Intervention Addresses Opioid Delivery in Pediatric Fractures

Authors discuss process that leads to faster treatment in children with extremity fractures

TUESDAY, Dec. 14 (HealthDay News) -- A quality- and process-improvement effort can lead to improved timeliness of pain management in children with clinically apparent extremity fractures who present to the emergency department, according to research published online Dec. 13 in Pediatrics.

Srikant B. Iyer, M.D., M.P.H., of the Cincinnati Children's Hospital Medical Center, and colleagues discuss an approach that has been used to reduce delays for intravenous opioid delivery in this population of children.

The intervention focused on a standardized initial assessment, shared awareness among providers of patients in need of prompt intravenous (IV) opioid treatment, a standardized ordering process, and coordination of necessary personnel and resources to provide IV opioid delivery.

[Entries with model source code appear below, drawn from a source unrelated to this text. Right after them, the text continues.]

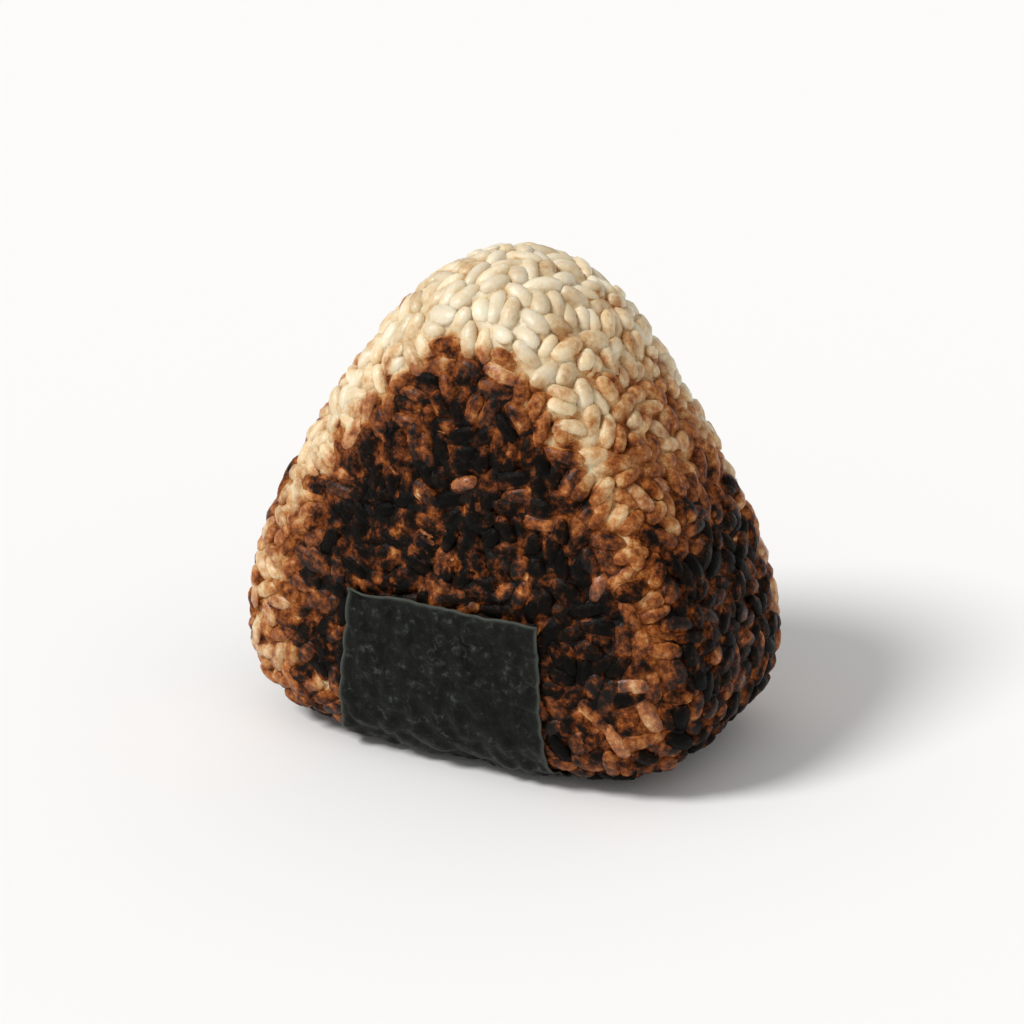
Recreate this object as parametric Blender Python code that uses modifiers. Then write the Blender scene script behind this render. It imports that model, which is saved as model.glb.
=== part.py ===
"""Grilled rice ball: a hand-pressed triangle of cooked rice that stands on its base, with a nori band.

Two solids. "rice" is the pressed ball out to its uneven skin. "nori" is the band that is laid on the front,
runs under the base and comes up the back; the ball stands on it. Metres, +Z up, front towards -Y.

The skin is one formula. Seen from the ball's centre, each flat of the ball (two sloping sides, the base, the
front and the back) sets how far the skin reaches, and the flats are blended so that they meet in soft edges.
"""

import math

import bmesh
import bpy
from mathutils import Vector, noise

MM = 0.001

# The ball, measured from its centre.
SIDE_REACH = 29.0 * MM  # centre to each sloping side
SIDE_TILT = math.radians(30)  # how far a side's normal points above the horizontal
BASE_REACH = 41.0 * MM  # centre to the base, before the ball settles on the table
FACE_REACH = 21.0 * MM  # centre to the front and to the back face
FACE_LEAN = math.radians(6)  # the faces lean in towards the apex
FLOOR_REACH = 34.0 * MM  # centre to the table that flattens the base
ROUND_SHARE = 0.27  # share of a plain circle in the triangle, which bows its sides
ROUND_REACH = 1.25 * SIDE_REACH
CORNER_POWER = 2.0  # higher powers give tighter edges: the triangle's three corners,
FACE_POWER = 4.0  # the edge round the front and back faces,
FLOOR_POWER = 8.0  # and the edge round the foot
FOOT_SINK = 0.35 * MM  # how much of the foot is pressed flat

# Unevenness of the skin, as shares of its reach. Both sizes are measured on the unit sphere of directions.
HOLLOW_SIZE, HOLLOW_HEIGHT = 0.75, 0.030  # soft hollows left by the palms
LUMP_SIZE, LUMP_HEIGHT = 0.13, 0.016  # lumps of the outermost grains
BALL_SUBDIVISIONS = 5

# The nori band.
NORI_THICKNESS = 0.4 * MM
NORI_GAP = 0.35 * MM  # clearance between the band and the skin
NORI_TOP_WIDTH = 30.5 * MM
NORI_BASE_WIDTH = 34.5 * MM
NORI_TOP_HEIGHT = 26.5 * MM  # both cut ends, above the table
NORI_SPINE_HEIGHT = 16.0 * MM  # below this the band turns round the spine, above it the band runs straight up
NORI_COLUMNS = 12
NORI_RISE_ROWS = 5  # rows on each straight stretch
NORI_TURN_ROWS = 24  # rows round the foot

RICE_COLOUR = (0.42, 0.22, 0.10, 1.0)
NORI_COLOUR = (0.012, 0.016, 0.012, 1.0)


def clear_scene():
    for obj in list(bpy.data.objects):
        bpy.data.objects.remove(obj, do_unlink=True)


def food_material(name, colour, roughness):
    material = bpy.data.materials.new(name)
    material.use_nodes = True
    shader = material.node_tree.nodes["Principled BSDF"]
    shader.inputs["Base Color"].default_value = colour
    shader.inputs["Roughness"].default_value = roughness
    shader.inputs["Metallic"].default_value = 0.0
    return material


def facing(direction, normal, reach):
    """How far along a flat's normal the direction points, as a share of the flat's reach. Zero behind it."""
    return max(0.0, direction.dot(normal)) / reach


def skin_reach(direction):
    """Distance from the ball's centre to its skin along a unit direction."""
    side_x, side_z = math.cos(SIDE_TILT), math.sin(SIDE_TILT)
    face_y, face_z = math.cos(FACE_LEAN), math.sin(FACE_LEAN)
    corners = (
        facing(direction, Vector((side_x, 0, side_z)), SIDE_REACH) ** CORNER_POWER
        + facing(direction, Vector((-side_x, 0, side_z)), SIDE_REACH) ** CORNER_POWER
        + facing(direction, Vector((0, 0, -1)), BASE_REACH) ** CORNER_POWER
    ) ** (1 / CORNER_POWER)
    circle = math.hypot(direction.x, direction.z) / ROUND_REACH
    triangle = (1 - ROUND_SHARE) * corners + ROUND_SHARE * circle
    body = (
        triangle**FACE_POWER
        + facing(direction, Vector((0, -face_y, face_z)), FACE_REACH) ** FACE_POWER
        + facing(direction, Vector((0, face_y, face_z)), FACE_REACH) ** FACE_POWER
    ) ** (1 / FACE_POWER)
    floor = facing(direction, Vector((0, 0, -1)), FLOOR_REACH)
    settled = (body**FLOOR_POWER + floor**FLOOR_POWER) ** (1 / FLOOR_POWER)
    hollows = HOLLOW_HEIGHT * noise.noise(direction / HOLLOW_SIZE)
    lumps = LUMP_HEIGHT * noise.noise(direction / LUMP_SIZE)
    return (1 + hollows + lumps) / settled


def ball_centre():
    """The centre, placed so that the foot sinks FOOT_SINK below where the band carries it."""
    carried_at = NORI_THICKNESS + NORI_GAP
    return Vector((0, 0, carried_at - FOOT_SINK + skin_reach(Vector((0, 0, -1)))))


def inside_skin(point, centre):
    arm = point - centre
    return arm.length < skin_reach(arm.normalized())


def skin_hit(start, direction, centre):
    """Where a ray from a point inside the ball leaves the skin, by halving."""
    near, far = 0.0, 3 * SIDE_REACH
    for _ in range(30):
        middle = (near + far) / 2
        if inside_skin(start + middle * direction, centre):
            near = middle
        else:
            far = middle
    return start + near * direction


def build_rice(centre, material):
    """The pressed ball: an icosphere whose points are pushed out to the skin, with its foot pressed flat."""
    mesh = bpy.data.meshes.new("rice")
    bm = bmesh.new()
    bmesh.ops.create_icosphere(bm, subdivisions=BALL_SUBDIVISIONS, radius=1.0)
    foot = NORI_THICKNESS + NORI_GAP
    for vertex in bm.verts:
        direction = vertex.co.normalized()
        vertex.co = centre + skin_reach(direction) * direction
        vertex.co.z = max(vertex.co.z, foot)
    bm.to_mesh(mesh)
    bm.free()
    mesh.shade_smooth()
    mesh.materials.append(material)
    return bpy.data.objects.new("rice", mesh)


def band_ray(row):
    """Start and direction, in the YZ plane, of the ray that places one row of the band, front end first."""
    last_turn = NORI_RISE_ROWS + NORI_TURN_ROWS
    rise = (NORI_TOP_HEIGHT - NORI_SPINE_HEIGHT) / NORI_RISE_ROWS
    if row <= NORI_RISE_ROWS:
        return NORI_TOP_HEIGHT - row * rise, Vector((0, -1, 0))
    if row >= last_turn:
        return NORI_SPINE_HEIGHT + (row - last_turn) * rise, Vector((0, 1, 0))
    turn = math.pi * (row - NORI_RISE_ROWS) / NORI_TURN_ROWS
    return NORI_SPINE_HEIGHT, Vector((0, -math.cos(turn), -math.sin(turn)))


def band_width(height):
    """The band is cut a little wider where it passes under the ball."""
    share = min(1.0, max(0.0, height / NORI_TOP_HEIGHT))
    return NORI_BASE_WIDTH + (NORI_TOP_WIDTH - NORI_BASE_WIDTH) * share


def build_nori(centre, material):
    """The band: a grid wrapped round the foot at NORI_GAP off the skin, and thickened outwards."""
    rows = 2 * NORI_RISE_ROWS + NORI_TURN_ROWS
    mesh = bpy.data.meshes.new("nori")
    bm = bmesh.new()
    bmesh.ops.create_grid(bm, x_segments=NORI_COLUMNS, y_segments=rows, size=0.5)
    for vertex in bm.verts:
        across, row = vertex.co.x, round((vertex.co.y + 0.5) * rows)
        height, direction = band_ray(row)
        middle = skin_hit(Vector((0, 0, height)), direction, centre)
        start = Vector((across * band_width(middle.z), 0, height))
        vertex.co = skin_hit(start, direction, centre)
    bm.normal_update()
    outwards = {v: math.copysign(1, v.normal.dot(v.co - centre)) * v.normal for v in bm.verts}
    for vertex, normal in outwards.items():
        vertex.co += NORI_GAP * normal
        vertex.co.z = max(vertex.co.z, NORI_THICKNESS)
    bm.normal_update()
    if sum(f.normal.dot(f.calc_center_median() - centre) for f in bm.faces) < 0:
        bmesh.ops.reverse_faces(bm, faces=bm.faces)
    bm.to_mesh(mesh)
    bm.free()
    mesh.materials.append(material)
    obj = bpy.data.objects.new("nori", mesh)
    thicken = obj.modifiers.new("thickness", "SOLIDIFY")
    thicken.thickness = NORI_THICKNESS
    thicken.offset = 1.0
    return obj


def centre_over_origin(parent, objects):
    """Moves the parent so that the objects' common box stands centred over the origin."""
    bpy.context.view_layer.update()
    graph = bpy.context.evaluated_depsgraph_get()
    corners = [
        obj.matrix_world @ Vector(corner)
        for obj in objects
        for corner in obj.evaluated_get(graph).bound_box
    ]
    for axis in (0, 1):
        values = [corner[axis] for corner in corners]
        parent.location[axis] = -(min(values) + max(values)) / 2


def build():
    clear_scene()
    collection = bpy.data.collections.new("grilled_rice_ball")
    bpy.context.scene.collection.children.link(collection)
    centre = ball_centre()
    rice = build_rice(centre, food_material("grilled_rice", RICE_COLOUR, 0.55))
    nori = build_nori(centre, food_material("nori_sheet", NORI_COLOUR, 0.45))
    stand = bpy.data.objects.new("stand", None)
    collection.objects.link(stand)
    for obj in (rice, nori):
        collection.objects.link(obj)
        obj.parent = stand
    centre_over_origin(stand, (rice, nori))


build()
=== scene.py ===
"""Grilled rice ball with a nori band: its looks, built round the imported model.

Sizes are millimetres unless a name or a comment says otherwise. Meshes are written in metres, +Z up, with
the front face towards -Y.
"""

import math

import bpy
import numpy as np
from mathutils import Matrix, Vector


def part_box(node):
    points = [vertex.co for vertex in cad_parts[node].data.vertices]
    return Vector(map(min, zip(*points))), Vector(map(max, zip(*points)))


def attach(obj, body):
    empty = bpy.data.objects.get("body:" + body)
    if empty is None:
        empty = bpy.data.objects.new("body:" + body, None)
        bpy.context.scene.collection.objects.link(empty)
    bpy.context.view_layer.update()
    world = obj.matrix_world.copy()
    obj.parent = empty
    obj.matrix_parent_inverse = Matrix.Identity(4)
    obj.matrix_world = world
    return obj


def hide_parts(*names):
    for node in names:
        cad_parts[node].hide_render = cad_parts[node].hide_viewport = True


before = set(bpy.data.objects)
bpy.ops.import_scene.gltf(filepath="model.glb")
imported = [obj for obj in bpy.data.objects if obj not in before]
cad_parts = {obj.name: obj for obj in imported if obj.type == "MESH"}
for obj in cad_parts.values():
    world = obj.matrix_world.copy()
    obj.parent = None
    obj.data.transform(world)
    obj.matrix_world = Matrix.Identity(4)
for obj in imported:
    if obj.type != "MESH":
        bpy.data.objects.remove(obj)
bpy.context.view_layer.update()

# ======================================================================================================
# The rice grains
# Cooked short-grain rice: plump, sticky grains about 6 mm long, pressed between two palms into a triangle
# with bowed sides, then brushed with soy and grilled on its faces and sides. They lie along the skin every
# way round, pushed apart until they fit, and their outer sides are pressed flat.
# ======================================================================================================

MM = 0.001

# The ball's skin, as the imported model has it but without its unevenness, measured from the ball's centre.
SIDE_REACH = 29.0  # centre to each sloping side
SIDE_TILT = math.radians(30)  # how far a side's normal points above the horizontal
BASE_REACH = 41.0  # centre to the base, before the ball settles on the table
FACE_REACH = 21.0  # centre to the front and to the back face
FACE_LEAN = math.radians(6)  # the faces lean in towards the apex
FLOOR_REACH = 34.0  # centre to the table that flattens the base
ROUND_SHARE = 0.27  # share of a plain circle in the triangle, which bows its sides
ROUND_REACH = 1.25 * SIDE_REACH
CORNER_POWER = 2.0  # higher powers give tighter edges: the triangle's three corners,
FACE_POWER = 4.0  # the edge round the front and back faces,
FLOOR_POWER = 8.0  # and the edge round the foot
FOOT_SINK = 0.35  # how much of the foot is pressed flat

SIDE_NORMAL = np.array([math.cos(SIDE_TILT), 0, math.sin(SIDE_TILT)])
FACE_NORMAL = np.array([0, math.cos(FACE_LEAN), math.sin(FACE_LEAN)])
DOWN = np.array([0.0, 0.0, -1.0])
MIRROR_X = np.array([-1, 1, 1])
MIRROR_Y = np.array([1, -1, 1])


def facing(directions, normal, reach):
    """How far each direction points along a flat's normal, over the flat's reach, and 0 behind it."""
    return np.maximum(0.0, directions @ normal) / reach


def triangle_facing(directions):
    """How far towards the triangle's outline each direction points: 1 / this is the outline's reach.

    The two sides and the base blend into a triangle with soft corners, by a power mean. A share of a circle
    bows its sides.
    """
    corners = (
        facing(directions, SIDE_NORMAL, SIDE_REACH) ** CORNER_POWER
        + facing(directions, SIDE_NORMAL * MIRROR_X, SIDE_REACH) ** CORNER_POWER
        + facing(directions, DOWN, BASE_REACH) ** CORNER_POWER
    ) ** (1 / CORNER_POWER)
    circle = np.hypot(directions[..., 0], directions[..., 2]) / ROUND_REACH
    return (1 - ROUND_SHARE) * corners + ROUND_SHARE * circle


def faces_facing(directions):
    """How far towards the front or the back face each direction points: 1 / this is the face's reach."""
    front = facing(directions, FACE_NORMAL * MIRROR_Y, FACE_REACH)
    rear = facing(directions, FACE_NORMAL, FACE_REACH)
    return (front**FACE_POWER + rear**FACE_POWER) ** (1 / FACE_POWER)


def skin_reach(directions):
    """Distance from the ball's centre to its pressed skin along unit directions.

    The triangle is cut by the two faces, and the table flattens its foot. Both blends are power means.
    """
    triangle, faces = triangle_facing(directions), faces_facing(directions)
    body = (triangle**FACE_POWER + faces**FACE_POWER) ** (1 / FACE_POWER)
    floor = facing(directions, DOWN, FLOOR_REACH)
    return (body**FLOOR_POWER + floor**FLOOR_POWER) ** (-1 / FLOOR_POWER)


rice_low, rice_high = (np.array(corner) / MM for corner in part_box("rice"))
centre = (rice_low + rice_high) / 2
centre[2] = rice_low[2] - FOOT_SINK + skin_reach(DOWN)


def split_reach(points):
    """Splits points into their distance from the centre and their unit direction from it."""
    arms = points - centre
    lengths = np.linalg.norm(arms, axis=-1)
    return lengths, arms / lengths[..., None]


def height_over_skin(points):
    """How far each point stands outside the skin, along its ray from the centre. Negative inside."""
    lengths, directions = split_reach(points)
    return lengths - skin_reach(directions)


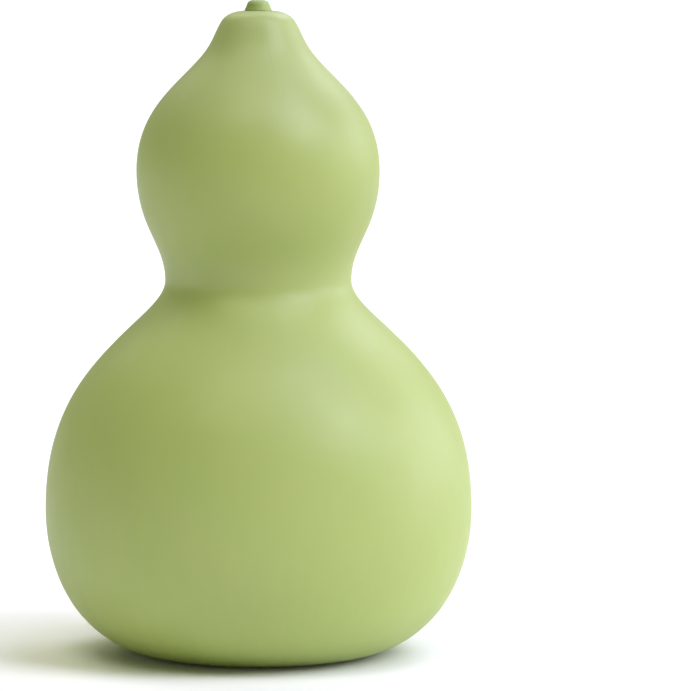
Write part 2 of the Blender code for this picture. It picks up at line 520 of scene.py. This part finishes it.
# It is paler where its foot joins the crown, and near the cut.
foot = 1 - z.rise(crown_height + 0.2 * MM, crown_height + 1.0 * MM)
colour = bench.tint(foot * FOOT_TINT, colour, CROWN_TOP_HIGHLIGHT_GREEN)
shoulder = z.rise(crown_height + 2.0 * MM, crown_height + 3.4 * MM)
colour = bench.tint(shoulder * SHOULDER_TINT, colour, STEM_CUT_GREEN)

# The cut end: a paler rind, ten dark vessel bundles in a ring, and the pith in the middle.
cut_grain = bench.noise(place, CUT_GRAIN_SIZE, detail=3.0, seed=9.0).rise(*NOISE_MIDDLE)
pith = 1 - from_axis.rise(0.9 * MM, 1.5 * MM)
in_ring = from_axis.rise(1.45 * MM, 1.7 * MM) * (1 - from_axis.rise(2.0 * MM, 2.25 * MM))
vessels = in_ring * (angle * VESSEL_BUNDLES).cosine().rise(0.35, 0.8)
cut_colour = bench.tint(pith * PITH_TINT, STEM_CUT_GREEN, STEM_PITH)
cut_colour = bench.tint(cut_grain * CUT_GRAIN_TINT, cut_colour, STEM_RIDGE_GREEN)
cut_colour = bench.tint(vessels * VESSEL_TINT, cut_colour, STEM_VESSEL)
cut_end = z.rise(stem_top - 0.9 * MM, stem_top - 0.3 * MM) * (1 - from_axis.rise(3.1 * MM, 3.7 * MM))
bench.feed(shader["Base Color"], bench.tint(cut_end, colour, cut_colour))
bench.feed(shader["Roughness"], STEM_ROUGHNESS + fibres * FIBRE_ROUGHNESS + cut_end * CUT_ROUGHNESS)
relief = bench.bump(fibres, FIBRE_DEPTH)
bench.feed(shader["Normal"], bench.bump(cut_grain * cut_end, CUT_GRAIN_DEPTH, below=relief))

# The root goes up to the crown inside the seat. The foot starts just under the crown's skin and flares over
# the seat's mouth. The shaft narrows from there to the rounded rim of the cut.
root = [
    Vector((0.0, 0.0, crown_height - STEM_ROOT_DEPTH)),
    Vector((STEM_ROOT_RADIUS, 0.0, crown_height - STEM_ROOT_DEPTH)),
]
stem_stations = [
    Station(STEM_ROOT_RADIUS, crown_height - FOOT_SINK, 0.0, 0.0, 0.0),
    Station(5.3 * MM, crown_height - FOOT_SINK, 0.0, 0.3 * MM, 0.05 * MM, steps=4),
    Station(5.4 * MM, crown_height + 0.25 * MM, 95.0, 0.15 * MM, 0.3 * MM, steps=6),
    Station(4.6 * MM, crown_height + 2.1 * MM, 105.0, 0.8 * MM, 0.5 * MM, steps=14),
    Station(4.2 * MM, crown_height + 3.1 * MM, 106.0, 0.4 * MM, 0.4 * MM, steps=8),
    Station(2.0 * MM, stem_top, 180.0, 1.2 * MM, 0.5 * MM, steps=12),
    Station(0.0, stem_top - 0.1 * MM, 180.0, 0.6 * MM, 0.0, steps=8),
]
stem = outline_piece("gourd_stem", root + outline_through(stem_stations))
turn(
    stem,
    sides=160,
    folds=STEM_RIDGES,
    fold_share=0.025,
    folds_from=crown_height - 0.1 * MM,
    folds_to=crown_height + 0.3 * MM,
    swell=0.2 * MM,
    swell_size=2.5 * MM,
    swell_from=crown_height,
    swell_to=crown_height + 1.0 * MM,
    core_radius=2.9 * MM,
    core_relief=0.15 * MM,
    core_grain=0.5 * MM,
    seed=8.0,
    material=stem_skin,
)
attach(stem, "root")
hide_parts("stem")


# The floor is one wide sheet of pale, dull paper. It lies level under the gourd, and reaches past the edges
# of the picture.
FLOOR_SIDE = 80.0
FLOOR_WHITE = (0.9, 0.9, 0.9, 1.0)
FLOOR_ROUGHNESS = 0.9
half = FLOOR_SIDE / 2
floor_mesh = bpy.data.meshes.new("floor")
floor_mesh.from_pydata(
    [(-half, -half, 0.0), (half, -half, 0.0), (half, half, 0.0), (-half, half, 0.0)], [], [(0, 1, 2, 3)]
)
floor = new_object("floor", floor_mesh)
floor_paper, bench, shader = new_material("floor_paper")
shader["Base Color"].default_value = FLOOR_WHITE
shader["Roughness"].default_value = FLOOR_ROUGHNESS
floor_mesh.materials.append(floor_paper)


# The light is plain and soft: eight wide lamps, far off, stand round the gourd as a studio's soft boxes do,
# and a pale band of wall runs round the room near the floor. The lamps on the right are a little cooler
# than the wall and the lamps on the left. The background is white, as the floor is.
LAMP_WIDTH = math.radians(30.0)
COOL_WHITE = (0.82, 0.82, 1.0)
WARM_WHITE = (1.0, 1.0, 0.80)
BAND_STRENGTH = 0.407
BAND_LOW = 0.20
BAND_HIGH = 0.57
WALL_WHITE = 1.4


def look_in(holder, azimuth, elevation):
    """Turns a lamp or the camera to look in from that side. 0 is the front, and 90 is the right of it."""
    turn_angle = math.radians(azimuth)
    rise_angle = math.radians(elevation)
    towards = Vector((
        math.sin(turn_angle) * math.cos(rise_angle),
        -math.cos(turn_angle) * math.cos(rise_angle),
        math.sin(rise_angle),
    ))
    holder.rotation_euler = towards.to_track_quat("Z", "Y").to_euler()


def soft_lamp(name, azimuth, elevation, strength, colour):
    """A lamp far off on that side, with a wide, soft disc."""
    lamp = bpy.data.lights.new(name, "SUN")
    lamp.energy = strength
    lamp.color = colour
    lamp.angle = LAMP_WIDTH
    look_in(new_object(name, lamp), azimuth, elevation)


soft_lamp("key_lamp", azimuth=60.0, elevation=40.0, strength=1.79, colour=COOL_WHITE)
soft_lamp("high_key_lamp", azimuth=60.0, elevation=65.0, strength=1.12, colour=COOL_WHITE)
soft_lamp("right_lamp", azimuth=90.0, elevation=15.0, strength=0.82, colour=COOL_WHITE)
soft_lamp("low_right_back_lamp", azimuth=120.0, elevation=15.0, strength=0.84, colour=COOL_WHITE)
soft_lamp("right_back_lamp", azimuth=150.0, elevation=40.0, strength=1.08, colour=COOL_WHITE)
soft_lamp("left_back_lamp", azimuth=210.0, elevation=40.0, strength=0.43, colour=WARM_WHITE)
soft_lamp("high_left_back_lamp", azimuth=210.0, elevation=65.0, strength=0.49, colour=WARM_WHITE)
soft_lamp("left_fill_lamp", azimuth=330.0, elevation=65.0, strength=0.81, colour=WARM_WHITE)

# A ray's rise is the sine of its angle above level. The camera sees plain white in place of the band.
world = bpy.data.worlds.new("pale_room")
bpy.context.scene.world = world
world.use_nodes = True
bench = Bench(world.node_tree)
background = world.node_tree.nodes["Background"].inputs
ray_rise = bench.add("ShaderNodeTexCoord", output="Generated").parts()[2]
band_light = (1 - ray_rise.rise(BAND_LOW, BAND_HIGH)) * BAND_STRENGTH
seen = bench.add("ShaderNodeLightPath", output="Is Camera Ray")
background["Color"].default_value = (*WARM_WHITE, 1.0)
bench.feed(background["Strength"], band_light + (WALL_WHITE - band_light) * seen)


# The camera stands in front of the gourd, just above the height of its stem, and looks down a little through
# a long lens. It is turned slightly to the right, so the gourd is left of the middle of the picture.
CAMERA_PLACE = (0.0, -1.8449, 0.2922)
CAMERA_AZIMUTH = -1.076
CAMERA_ELEVATION = 5.247
SENSOR_WIDTH = 36.0
LENS_LENGTH = 242.4
NEAREST_SEEN = 0.1
FARTHEST_SEEN = 200.0
camera_data = bpy.data.cameras.new("camera")
camera_data.sensor_width = SENSOR_WIDTH
camera_data.lens = LENS_LENGTH
camera_data.clip_start = NEAREST_SEEN
camera_data.clip_end = FARTHEST_SEEN
camera = new_object("camera", camera_data)
camera.location = CAMERA_PLACE
look_in(camera, CAMERA_AZIMUTH, CAMERA_ELEVATION)
bpy.context.scene.camera = camera
bpy.context.scene.view_settings.view_transform = "Standard"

After the process was implemented, the researchers found that 95 percent of patients with long-bone extremity fractures who were treated with IV opioids received a first dose within 45 minutes of arrival, compared to an average of 20 percent before the intervention.

"By applying quality-improvement methodology, we were able to design a system capable of rapidly assessing and treating these children. We were successful in improving the initial care of a specific subgroup of patients. Our next challenge is to simultaneously improve care among varied and multiple subgroups of patients who present to the emergency department with severe pain," the authors conclude.